Named for the philosopher-emperor of earlier days, Aurelius soon realizes that the future of his world may hinge on what he discovers. And as the lines between faith and ambition blur, he must confront a question more dangerous than any enemy.

Is his world being led by saints... or by demons?


Book Buy Link: https://geni.us/WbVd


Author Bio:


Patrick W. Andersen is a novelist living in San Francisco. He worked as an award-winning reporter and editor for a number of years before focusing his writing on fiction. He has published several novels and a collection of short stories.









Editorial Review:


Title: Death in the Church

Author: Patrick W. Andersen

Rating: 4.5


“Death in the Church” by Patrick W. Andersen follows Captain Aurelius, a Roman soldier tasked by Emperor Constantine to investigate the death of the priest Arius, who collapsed outside a cathedral in 336 CE. The novel explores the collision of faith and power, institutional cover-up, and the cost of choosing peace over truth. It also examines how empires and churches alike manufacture “miracles” when facts threaten the order they have built.
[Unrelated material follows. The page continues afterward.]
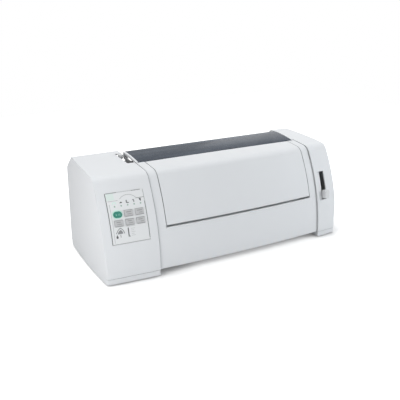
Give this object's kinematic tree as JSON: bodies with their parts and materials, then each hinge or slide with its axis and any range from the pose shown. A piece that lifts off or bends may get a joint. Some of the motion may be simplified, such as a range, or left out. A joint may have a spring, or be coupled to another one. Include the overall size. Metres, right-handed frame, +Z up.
{
  "type": "dot matrix printer",
  "caption": "Wide-carriage dot matrix printer with bowed light-grey housing, hinged front cover and ribbon door, smoked top cover, operator panel, levers and full print mechanism",
  "frame": {"origin": "middle of the underside, on the desk under the rubber feet", "axes": "+X to the right, +Y to the rear, +Z up; the operator panel faces -Y"},
  "size_m": [0.626, 0.28, 0.239],
  "materials": {
    "housing": "fine-textured light grey ABS",
    "smoked": "clear smoked acrylic",
    "panel": "silk-screened polycarbonate",
    "lamp": "clear green lens",
    "green_key": "satin moulded",
    "grey_key": "satin moulded",
    "lever": "satin moulded",
    "rubber": "ground matt",
    "steel": "zinc-plated",
    "dark_plastic": "glass-filled, matt",
    "head": "black anodised casting",
    "ribbon": "inked nylon",
    "knob": "moulded",
    "brass": "machined",
    "grey_plastic": "moulded acetal",
    "board": "solder-resist green"
  },
  "bodies": {
    "chassis": {"base_tray": "housing", "rubber_feet": "rubber", "left_end_housing": "housing", "right_end_housing": "housing", "rear_housing": "housing", "operator_panel": "panel", "status_lamps": "lamp", "lever_pivot_pins": "steel", "left_chassis_plate": "steel", "right_chassis_plate": "steel", "chassis_pan": "steel", "front_guide_rail": "steel", "carriage_shaft": "steel", "carriage_motor": "dark_plastic", "carriage_belt": "rubber", "feed_motor": "dark_plastic", "tractor_rod": "steel", "paper_guide": "steel", "main_board": "board", "power_supply": "steel", "power_inlet": "dark_plastic", "parallel_port": "steel", "serial_port": "steel", "housing_screws": "steel"},
    "front_cover": {"front_cover": "housing"},
    "ribbon_door": {"ribbon_door": "housing"},
    "top_cover": {"top_cover_frame": "housing", "top_cover_window": "smoked"},
    "start_button": {"start_button": "green_key"},
    "tear_off_button": {"tear_off_button": "grey_key"},
    "feed_button": {"feed_button": "grey_key"},
    "font_button": {"font_button": "grey_key"},
    "pitch_button": {"pitch_button": "grey_key"},
    "setup_button": {"setup_button": "grey_key"},
    "thickness_lever": {"thickness_lever": "lever"},
    "paper_select_lever": {"paper_select_lever": "lever"},
    "carriage": {"carriage": "dark_plastic", "print_head": "head", "ribbon_cartridge": "dark_plastic", "ribbon": "ribbon"},
    "ribbon_knob": {"ribbon_knob": "knob"},
    "drive_pulley": {"drive_pulley": "brass"},
    "idler_pulley": {"idler_pulley": "grey_plastic"},
    "platen": {"platen_roller": "rubber", "platen_shaft": "steel", "platen_gear": "grey_plastic"},
    "knob_wheel": {"knob_wheel": "dark_plastic"},
    "idler_gear": {"idler_gear": "grey_plastic"},
    "feed_pinion": {"feed_pinion": "brass"},
    "tractor_shaft": {"tractor_shaft": "steel"},
    "left_tractor": {"left_tractor": "dark_plastic"},
    "left_sprocket": {"left_sprocket": "grey_plastic"},
    "left_tractor_cover": {"left_tractor_cover": "grey_plastic"},
    "right_tractor": {"right_tractor": "dark_plastic"},
    "right_sprocket": {"right_sprocket": "grey_plastic"},
    "right_tractor_cover": {"right_tractor_cover": "grey_plastic"},
    "paper_bail": {"paper_bail": "steel"},
    "bail_rollers": {"bail_rollers": "rubber"},
    "power_switch": {"power_switch": "dark_plastic"}
  },
  "joints": [
    {"name": "front_cover_hinge", "type": "hinge", "parent": "chassis", "child": "front_cover", "pos_m": [0.032, -0.1195, 0.027], "axis": [1, 0, 0], "range_deg": [0, 70]},
    {"name": "ribbon_door_hinge", "type": "hinge", "parent": "front_cover", "child": "ribbon_door", "pos_m": [0.032, -0.0255, 0.223], "axis": [-1, 0, 0], "range_deg": [0, 80]},
    {"name": "top_cover_hinge", "type": "hinge", "parent": "chassis", "child": "top_cover", "pos_m": [0.032, 0.0475, 0.229], "axis": [-1, 0, 0], "range_deg": [0, 75]},
    {"name": "start_press", "type": "slide", "parent": "chassis", "child": "start_button", "axis": [0, 1, 0], "range_m": [0, 0.0012], "stiffness_N_per_m": 500, "springref_m": -0.0006},
    {"name": "tear_off_press", "type": "slide", "parent": "chassis", "child": "tear_off_button", "axis": [0, 1, 0], "range_m": [0, 0.0012], "stiffness_N_per_m": 500, "springref_m": -0.0006},
    {"name": "feed_press", "type": "slide", "parent": "chassis", "child": "feed_button", "axis": [0, 1, 0], "range_m": [0, 0.0012], "stiffness_N_per_m": 500, "springref_m": -0.0006},
    {"name": "font_press", "type": "slide", "parent": "chassis", "child": "font_button", "axis": [0, 1, 0], "range_m": [0, 0.0012], "stiffness_N_per_m": 500, "springref_m": -0.0006},
    {"name": "pitch_press", "type": "slide", "parent": "chassis", "child": "pitch_button", "axis": [0, 1, 0], "range_m": [0, 0.0012], "stiffness_N_per_m": 500, "springref_m": -0.0006},
    {"name": "setup_press", "type": "slide", "parent": "chassis", "child": "setup_button", "axis": [0, 1, 0], "range_m": [0, 0.0012], "stiffness_N_per_m": 500, "springref_m": -0.0006},
    {"name": "thickness_lever_turn", "type": "hinge", "parent": "chassis", "child": "thickness_lever", "pos_m": [0.278, -0.0475, 0.11], "axis": [-1, 0, 0], "range_deg": [0, 32]},
    {"name": "paper_select_turn", "type": "hinge", "parent": "chassis", "child": "paper_select_lever", "pos_m": [-0.2, 0.0385, 0.196], "axis": [1, 0, 0], "range_deg": [-12, 12]},
    {"name": "carriage_slide", "type": "slide", "parent": "chassis", "child": "carriage", "axis": [1, 0, 0], "range_m": [-0.17, 0.17]},
    {"name": "ribbon_knob_turn", "type": "hinge", "parent": "carriage", "child": "ribbon_knob", "pos_m": [0.008, -0.0425, 0.21], "axis": [0, 0, 1], "continuous": true},
    {"name": "drive_pulley_turn", "type": "hinge", "parent": "chassis", "child": "drive_pulley", "pos_m": [-0.158, -0.0455, 0.127], "axis": [0, 0, 1], "range_deg": [-1150, 1150]},
    {"name": "idler_pulley_turn", "type": "hinge", "parent": "chassis", "child": "idler_pulley", "pos_m": [0.222, -0.0455, 0.127], "axis": [0, 0, 1], "range_deg": [-1150, 1150]},
    {"name": "platen_turn", "type": "hinge", "parent": "chassis", "child": "platen", "pos_m": [0.032, 0.0125, 0.18], "axis": [1, 0, 0], "continuous": true},
    {"name": "knob_wheel_turn", "type": "hinge", "parent": "chassis", "child": "knob_wheel", "pos_m": [-0.192, 0.00344, 0.21381], "axis": [1, 0, 0], "continuous": true},
    {"name": "idler_gear_turn", "type": "hinge", "parent": "chassis", "child": "idler_gear", "pos_m": [-0.1865, 0.04527, 0.15706], "axis": [1, 0, 0], "continuous": true},
    {"name": "feed_pinion_turn", "type": "hinge", "parent": "chassis", "child": "feed_pinion", "pos_m": [-0.1865, 0.04093, 0.13244], "axis": [1, 0, 0], "continuous": true},
    {"name": "tractor_shaft_turn", "type": "hinge", "parent": "chassis", "child": "tractor_shaft", "pos_m": [0.032, 0.07722, 0.16869], "axis": [1, 0, 0], "continuous": true},
    {"name": "left_tractor_slide", "type": "slide", "parent": "chassis", "child": "left_tractor", "axis": [1, 0, 0], "range_m": [0, 0.06]},
    {"name": "right_tractor_slide", "type": "slide", "parent": "chassis", "child": "right_tractor", "axis": [1, 0, 0], "range_m": [-0.12, 0.02]},
    {"name": "left_sprocket_turn", "type": "hinge", "parent": "left_tractor", "child": "left_sprocket", "pos_m": [-0.122, 0.07722, 0.16869], "axis": [1, 0, 0], "continuous": true},
    {"name": "right_sprocket_turn", "type": "hinge", "parent": "right_tractor", "child": "right_sprocket", "pos_m": [0.186, 0.07722, 0.16869], "axis": [1, 0, 0], "continuous": true},
    {"name": "left_tractor_cover_hinge", "type": "hinge", "parent": "left_tractor", "child": "left_tractor_cover", "pos_m": [-0.133, 0.0765, 0.18409], "axis": [0, -1, 0], "range_deg": [0, 110]},
    {"name": "right_tractor_cover_hinge", "type": "hinge", "parent": "right_tractor", "child": "right_tractor_cover", "pos_m": [0.197, 0.0765, 0.18409], "axis": [0, 1, 0], "range_deg": [0, 110]},
    {"name": "paper_bail_lift", "type": "hinge", "parent": "chassis", "child": "paper_bail", "pos_m": [0.032, 0.0345, 0.204], "axis": [-1, 0, 0], "range_deg": [0, 25]},
    {"name": "bail_rollers_turn", "type": "hinge", "parent": "paper_bail", "child": "bail_rollers", "pos_m": [0.032, -0.00201, 0.20072], "axis": [1, 0, 0], "continuous": true},
    {"name": "power_switch_rock", "type": "hinge", "parent": "chassis", "child": "power_switch", "pos_m": [-0.1, 0.1335, 0.052], "axis": [0, 0, 1], "range_deg": [0, 14]}
  ],
  "couplings": [
    {"joint": "drive_pulley_turn", "follows": "carriage_slide", "rad_per_m": 114.94},
    {"joint": "idler_pulley_turn", "follows": "carriage_slide", "rad_per_m": 114.94},
    {"joint": "knob_wheel_turn", "follows": "platen_turn", "ratio": -1.6923},
    {"joint": "idler_gear_turn", "follows": "platen_turn", "ratio": -1.2222},
    {"joint": "feed_pinion_turn", "follows": "platen_turn", "ratio": 3.1429},
    {"joint": "tractor_shaft_turn", "follows": "platen_turn", "ratio": 1.375},
    {"joint": "left_sprocket_turn", "follows": "platen_turn", "ratio": 1.375},
    {"joint": "right_sprocket_turn", "follows": "platen_turn", "ratio": 1.375}
  ]
}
“Father, I would love to preach. But I’ve only recently been readmitted to the church after excommunication. Do you think it is too soon? Will someone complain to Bishop Achillus that you have allowed the heretic to resume his evil ways?”


This moment occurs in Alexandria in 313, decades before Arius’s death in Constantinople. Arius is a tall, lean priest, beloved by the people of Alexandria for his songs and his teaching that the Son was created by the Father, rather than co-eternal with Him. This belief has already drawn the ire of church authorities and led to his excommunication. The scene establishes the conflict between Arius and the bishops, which is born out of their discomfort. The reader who meets Arius here smiling at his own reputation and looking untroubled by the controversies that surround him will remember these words when the investigation later reaches its end.
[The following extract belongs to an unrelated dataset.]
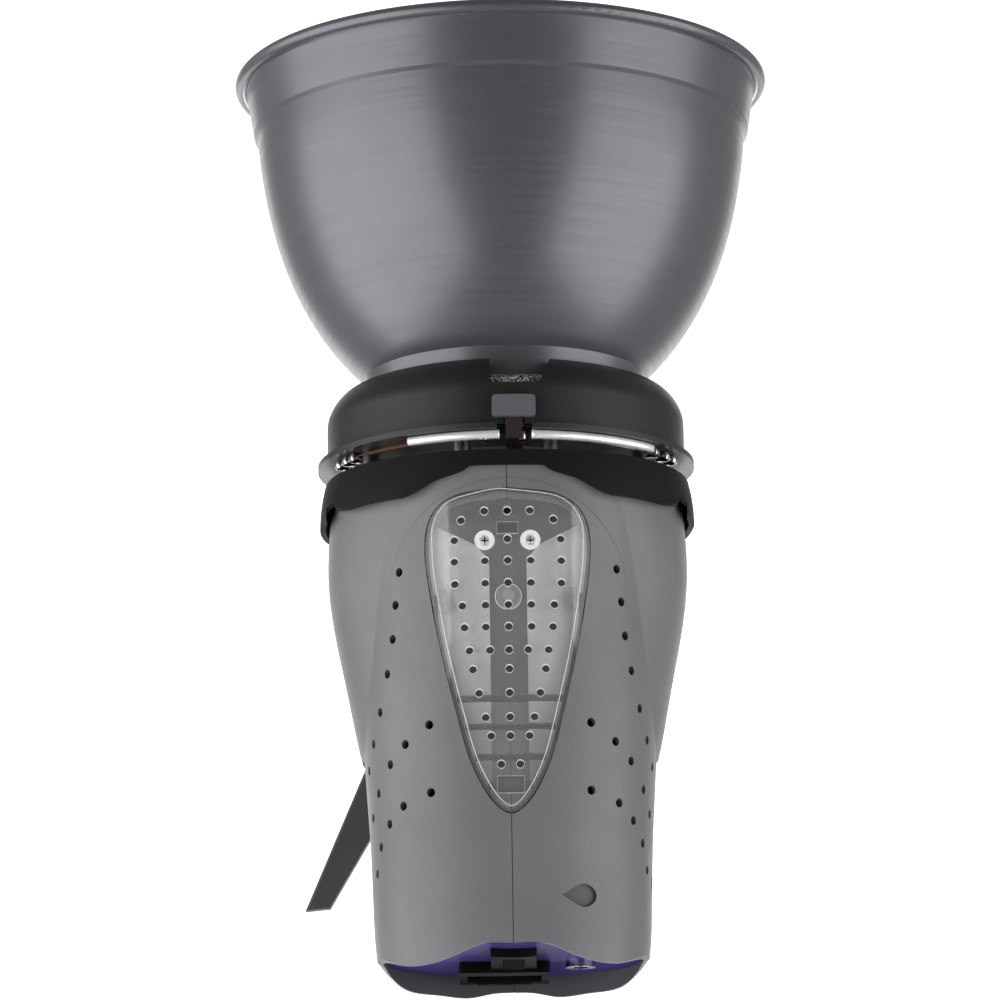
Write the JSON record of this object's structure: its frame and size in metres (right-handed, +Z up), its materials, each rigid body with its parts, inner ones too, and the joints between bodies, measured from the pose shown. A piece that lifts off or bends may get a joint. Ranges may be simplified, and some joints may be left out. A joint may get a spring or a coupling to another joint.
{
  "type": "monolight strobe",
  "caption": "Studio monolight strobe with a bayonet reflector bowl, on a tilting stand bracket with clamp lever.",
  "frame": {"origin": "mouth of the stand spigot's socket, on its axis", "axes": "+Y along the optical axis, the way the flash fires; +Z up, away from the stand; +X to the right seen from behind"},
  "size_m": [0.225, 0.3847, 0.2525],
  "materials": {
    "casing_grey": "fine satin moulded",
    "black_plastic": "fine leather-grain texture",
    "panel_purple": "satin",
    "clear_plastic": "clear moulded polycarbonate",
    "reflector_paint": "satin grey lacquer",
    "reflector_silver": "satin anodised",
    "polished_steel": "polished",
    "zinc_steel": "zinc plated",
    "cast_metal": "rough cast",
    "bracket_alloy": "black powder coat",
    "tube_glass": "clear",
    "ceramic_white": "matt",
    "brass": "turned",
    "board_green": "solder mask",
    "capacitor_sleeve": "shrink sleeve",
    "copper_wire": "enamelled",
    "lamp_red": "clear red",
    "smoked_window": "smoked",
    "knob_grey": "satin moulded"
  },
  "bodies": {
    "stand_bracket": {"stand_bracket": "bracket_alloy"},
    "head": {"left_casing": "casing_grey", "right_casing": "casing_grey", "casing_screws": "zinc_steel", "rear_panel": "panel_purple", "rear_panel_screws": "zinc_steel", "front_bumper": "black_plastic", "front_bulkhead": "black_plastic", "clear_cover": "clear_plastic", "cover_screws": "polished_steel", "photocell": "clear_plastic", "mount_flange": "polished_steel", "flange_standoffs": "zinc_steel", "mount_hood": "black_plastic", "bayonet_ring": "cast_metal", "tube_base": "ceramic_white", "flash_tube": "tube_glass", "lampholder": "ceramic_white", "modelling_lamp_cap": "brass", "modelling_lamp_bulb": "tube_glass", "flash_capacitors": "capacitor_sleeve", "main_board": "board_green", "charging_coil": "copper_wire", "control_board": "board_green", "fan_frame": "black_plastic", "switch_bezel": "black_plastic", "mains_inlet": "black_plastic", "inlet_pins": "brass", "fuse_drawer": "black_plastic", "sync_jack": "polished_steel", "display_window": "smoked_window", "ready_lamp": "lamp_red", "tilt_yoke": "bracket_alloy", "yoke_backplate": "zinc_steel", "yoke_screws": "zinc_steel", "friction_washers": "black_plastic"},
    "release_catch": {"release_button": "knob_grey", "release_strap": "polished_steel", "lock_pin": "zinc_steel", "release_spring": "zinc_steel"},
    "reflector": {"reflector_bowl": "reflector_paint", "reflector_collar": "polished_steel", "collar_rivets": "zinc_steel"},
    "tilt_lever": {"tilt_lever": "knob_grey", "tilt_bolt": "zinc_steel"},
    "stand_pad": {"stand_clamp_pad": "brass"},
    "stand_knob": {"stand_clamp_screw": "zinc_steel", "stand_clamp_knob": "black_plastic"},
    "umbrella_pad": {"umbrella_clamp_pad": "brass"},
    "umbrella_knob": {"umbrella_clamp_screw": "black_plastic"},
    "power_rocker": {"power_rocker": "black_plastic"},
    "power_dial": {"power_dial": "knob_grey"},
    "modelling_dial": {"modelling_dial": "knob_grey"},
    "test_key": {"test_key": "panel_purple"},
    "sound_key": {"sound_key": "panel_purple"},
    "cell_key": {"cell_key": "panel_purple"},
    "fan_rotor": {"fan_rotor": "black_plastic"}
  },
  "joints": [
    {"name": "head_tilt", "type": "hinge", "parent": "stand_bracket", "child": "head", "pos_m": [0, 0, 0.052], "axis": [1, 0, 0], "range_deg": [-60, 90]},
    {"name": "tilt_lever_swing", "type": "hinge", "parent": "head", "child": "tilt_lever", "pos_m": [0, 0, 0.052], "axis": [1, 0, 0], "range_deg": [0, 75]},
    {"name": "reflector_twist", "type": "hinge", "parent": "head", "child": "reflector", "pos_m": [0, 0.11, 0.14], "axis": [0, -1, 0], "range_deg": [0, 30]},
    {"name": "release_travel", "type": "slide", "parent": "head", "child": "release_catch", "axis": [0, -1, 0], "range_m": [0, 0.0024], "stiffness_N_per_m": 1200, "springref_m": -0.002, "deforming": ["release_spring"]},
    {"name": "stand_pad_travel", "type": "slide", "parent": "stand_bracket", "child": "stand_pad", "axis": [-1, 0, 0], "range_m": [0, 0.0025]},
    {"name": "stand_knob_turn", "type": "hinge", "parent": "stand_pad", "child": "stand_knob", "pos_m": [0.02, 0, 0.016], "axis": [-1, 0, 0], "range_deg": [0, 725]},
    {"name": "umbrella_pad_travel", "type": "slide", "parent": "head", "child": "umbrella_pad", "axis": [-1, 0, 0], "range_m": [0, 0.0016]},
    {"name": "umbrella_knob_turn", "type": "hinge", "parent": "umbrella_pad", "child": "umbrella_knob", "pos_m": [0.04, 0, 0.068], "axis": [-1, 0, 0], "range_deg": [0, 725]},
    {"name": "power_rocker_tip", "type": "hinge", "parent": "head", "child": "power_rocker", "pos_m": [0, -0.1104, 0.157], "axis": [1, 0, 0], "range_deg": [0, 16]},
    {"name": "power_dial_turn", "type": "hinge", "parent": "head", "child": "power_dial", "pos_m": [0.038, -0.112, 0.166], "axis": [0, 1, 0], "range_deg": [0, 270]},
    {"name": "modelling_dial_turn", "type": "hinge", "parent": "head", "child": "modelling_dial", "pos_m": [0.0455, -0.112, 0.154], "axis": [0, 1, 0], "range_deg": [0, 270]},
    {"name": "fan_spin", "type": "hinge", "parent": "head", "child": "fan_rotor", "pos_m": [0, 0.068, 0.125], "axis": [0, 1, 0], "continuous": true},
    {"name": "test_key_press", "type": "slide", "parent": "head", "child": "test_key", "axis": [0, 1, 0], "range_m": [0, 0.0012], "stiffness_N_per_m": 300, "springref_m": -0.0008},
    {"name": "sound_key_press", "type": "slide", "parent": "head", "child": "sound_key", "axis": [0, 1, 0], "range_m": [0, 0.0012], "stiffness_N_per_m": 300, "springref_m": -0.0008},
    {"name": "cell_key_press", "type": "slide", "parent": "head", "child": "cell_key", "axis": [0, 1, 0], "range_m": [0, 0.0012], "stiffness_N_per_m": 300, "springref_m": -0.0008}
  ],
  "couplings": [
    {"joint": "stand_knob_turn", "follows": "stand_pad_travel", "rad_per_m": 5026.5},
    {"joint": "umbrella_knob_turn", "follows": "umbrella_pad_travel", "rad_per_m": 7854}
  ]
}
“Arsenius is missing,” he said. “We do not know where he has gone. But we will search. We will pray. And we will trust that God sees what we do not.” Jonas looked toward the empty doorway of the guest house. The stillness inside felt wrong, like a breath held too long.”


This moment occurs when a Melitian bishop who was gathering evidence against the Alexandrian church vanishes overnight. Here, the reader senses that the novel is tracing the roots of a crime backward through time, showing how the forces that killed Arius in Constantinople could already have been at work in the Egyptian desert years earlier.


“It is the opinion of this investigator that no further inquiry should be pursued. The priest Arius, having been the cause of long discord within the Church, met his end in a manner that has brought peace among the brethren and relief to the faithful.”


This moment occurs in Aurelius’s quarters after the investigation has concluded. The reader watches him write a lie in what he calls a choice for peace. You feel the weight of that choice, not as cowardice but as the logic of empire itself, an empire where the truth serves no one’s interests.


Andersen has written a tale that makes the early Church emerge as a political entity where councils function as tribunals and theology serves as a strategy to preserve unity at any cost. His writing reflects that cost, moving with the discipline of a procedural and grounding the investigation in the details of the geography of a city whose half-built forum becomes the stage for a death the empire will not call a murder. The structure places that murder at the center and uses the inquiry to expose the fault lines beneath the surface of Christian unity. The weight of the story falls on the gap between the miracle the Church proclaims and the murder Aurelius documents. The reader knows the truth, and it is that knowing that keeps them turning the pages.


Readers who appreciate historical fiction where institutions are examined without sentiment, where the investigator is complicit in the cover-up, and where the central question is not who killed whom, but why the truth cannot be spoken, will find much to consider in “Death in the Church.”